The itinerary: Sunrise at Angkor Wat, Preah Khan, Neak Poan, Ta Som, East Mebon, Banteay Srei (Lady Temple), Banteay Samre, Pre Rup, Banteay Kdei, Krovan

The second day was really great because we saw such a variety of temples. All of them were beautiful in different ways but I think my favorite that day was Preah Khan. Maybe that’s because we got there before 8 and had it almost to ourselves and walking there through the jungle gave me that explorer feeling again 🙂

Overall, I’m really happy with the way we saw the temples. We hit the big, famous ones but also saw some hidden gems. Having a guide and an air conditioned car, cold water and washcloths was very worth it. Especially because of the cold wet washcloths 🙂

Other Cambodian activities: Pool and cooking class

We stayed at the Hillocks Hotel & Spa in Siem Reap for 5 nights, which gave us 4 full days. The two days when we didn’t tour the temples, we spent hanging out by the pool and relaxing. After all the busy city trips we took this year and the everyday craziness of Shanghai it was nice to do nothing for a bit.

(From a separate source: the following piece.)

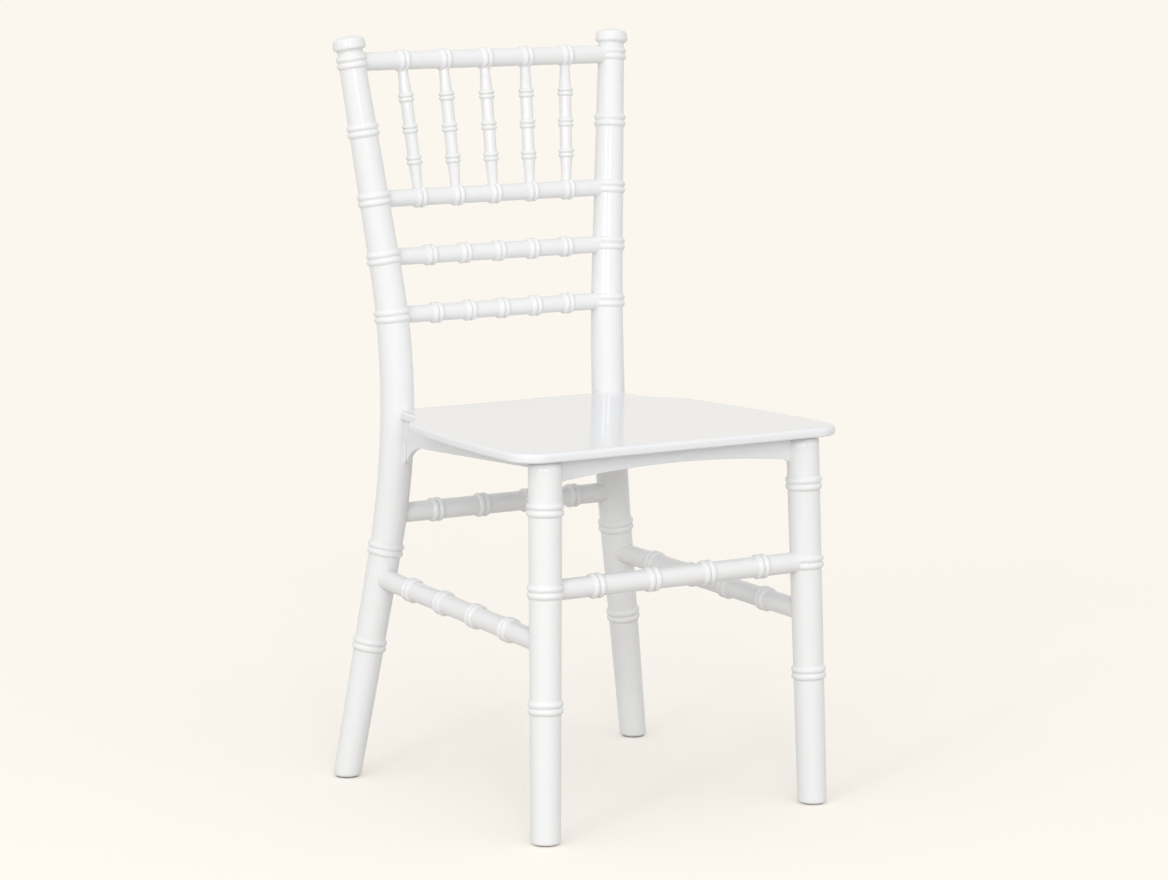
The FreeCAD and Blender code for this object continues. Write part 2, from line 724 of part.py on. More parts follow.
def spindle(number, rail_centre, crest_centre):
    """One turned spindle of the back, with three nodes and ends that taper to the rails."""
    name = "spindle_%d" % number
    offset = number - (size("rail_rings") + 1) / 2
    start = rail_centre + Vector(offset * size("spindle_rail_ring_pitch"), 0, 0)
    end = crest_centre + Vector(offset * size("crest_ring_pitch"), 0, 0)
    way = (end - start).normalize()
    length = worked_out(name + "_length", (end - start).Length)
    thick = sized("spindle_radius")
    thin = sized("spindle_end_radius")
    pitch = sized("spindle_node_pitch")
    profile = [
        (0, 0),
        (thin, 0),
        (thick, length / 2 - pitch),
        (thick, length / 2 + pitch),
        (thin, length),
        (0, length),
    ]
    body = turned_body(name + "_stick", profile)
    node, sketch = double_ring(body, name + "_node", length / 2 - pitch, thick, "spindle")
    repeat(body, name + "_nodes", node, sketch, pitch, measure(SPINDLE_NODES))
    body.Placement = along(start, way)
    depth = sized("spindle_tenon_depth")
    low = sized("rail_radius") - depth
    high = sized("crest_radius") - depth
    tenon_length = length - low - high
    radius = sized("spindle_tenon_radius")
    tenons = rod(name + "_tenons", radius, tenon_length, start + way * low.number, way)
    gap = sized("socket_gap")
    socket_start = start + way * (low.number - gap.number)
    sockets = rod(name + "_sockets", radius + gap, tenon_length + gap * 2, socket_start, way)
    return body, tenons, sockets


# Seat panel


def round_edges(body, name, feature, radius, chosen):
    doc.recompute()
    names = ["Edge%d" % (index + 1) for index, edge in enumerate(feature.Shape.Edges) if chosen(edge)]
    fillet = body.newObject("PartDesign::Fillet", name)
    fillet.Base = (feature, names)
    bind(fillet, "Radius", radius)
    body.Tip = fillet
    return fillet


def upright_edge_at(x, y):
    """Chooser for the two vertical edges at plus and minus x."""

    def chosen(edge):
        box = edge.BoundBox
        flat_on = box.XLength < 1e-6 and box.YLength < 1e-6
        return flat_on and abs(abs(box.XMin) - x) < 1e-3 and abs(box.YMin - y) < 1e-3

    return chosen


def level_edge_at(z):
    def chosen(edge):
        return abs(edge.BoundBox.ZMin - z) < 1e-6 and abs(edge.BoundBox.ZMax - z) < 1e-6

    return chosen


def seat_plate():
    """The plate: bowed sides, round front corners, and a notch and an ear at each rear post."""
    body = new_body("seat_plate")
    sketch = new_sketch(body, "plate_outline", "XY_Plane")
    rear, front = sized("plate_rear_y"), sized("plate_front_y")
    ear = (sized("plate_ear_x"), rear)
    notch = (sized("plate_notch_x"), sized("plate_notch_y"))
    shoulder = (sized("plate_shoulder_x"), sized("plate_shoulder_y"))
    waist = (sized("plate_waist_x"), sized("plate_waist_y"))
    corner = (sized("plate_front_x"), front)

    def left(point):
        return (-point[0], point[1])

    corners = [
        ear,
        left(ear),
        left(notch),
        (*left(shoulder), left(waist)),
        left(corner),
        (*corner, waist),
        shoulder,
        notch,
    ]
    outline(sketch, corners)
    plate = pad(body, "plate", sketch, sized("plate_thickness"))
    front_round = sized("plate_front_corner")
    at_front = upright_edge_at(corner[0].number, front.number)
    rounded = round_edges(body, "front_corners", plate, front_round, at_front)
    at_shoulder = upright_edge_at(shoulder[0].number, shoulder[1].number)
    rounded = round_edges(body, "shoulders", rounded, sized("plate_shoulder_round"), at_shoulder)
    top = level_edge_at(size("plate_thickness"))
    rounded = round_edges(body, "top_edge", rounded, sized("plate_top_edge"), top)
    round_edges(body, "bottom_edge", rounded, sized("plate_bottom_edge"), level_edge_at(0))
    body.Placement = Placement(Vector(0, 0, plate_underside()), Rotation())
    return body


def below_plate(alias):
    """Height of a lower edge over the underside of the plate, from its depth below the seat top."""
    return sized("plate_thickness") - sized(alias)


def apron(name, start, end, corners):
    """A wall under the plate. Its outer face runs from start to end, and the corners are
    (distance from start, height over the underside of the plate)."""
    body = new_body(name)
    sketch = new_sketch(body, name + "_outline")
    outline(sketch, corners)
    pad(body, name + "_wall", sketch, sized("apron_thickness"), True)
    way = end - start
    turn = Rotation(Vector(0, 0, 1), math.degrees(math.atan2(way.y, way.x)))
    body.Placement = Placement(Vector(start.x, start.y, plate_underside()), turn)
    return body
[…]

To not get too lazy we signed up for a cooking class which our hotel offered. Contrary to the description there wasn’t much activity involved. First we went to the market which was more of a sightseeing trip, because they had already bought all the ingredients. It was similar to the wet markets we’ve seen in China. Then they sent us back to our room to relax and when we showed up again at the announced cooking time, all the prep work had already been done. No peeling, cutting, curry paste or dressing making for us, we just got to mix, heat and stir a bit. While we didn’t really learn much, the 4 course lunch was delicious: We had green mango salad, sour soup with shredded chicken, Fish Amok (Cambodian fish curry) and banana tapioca sago.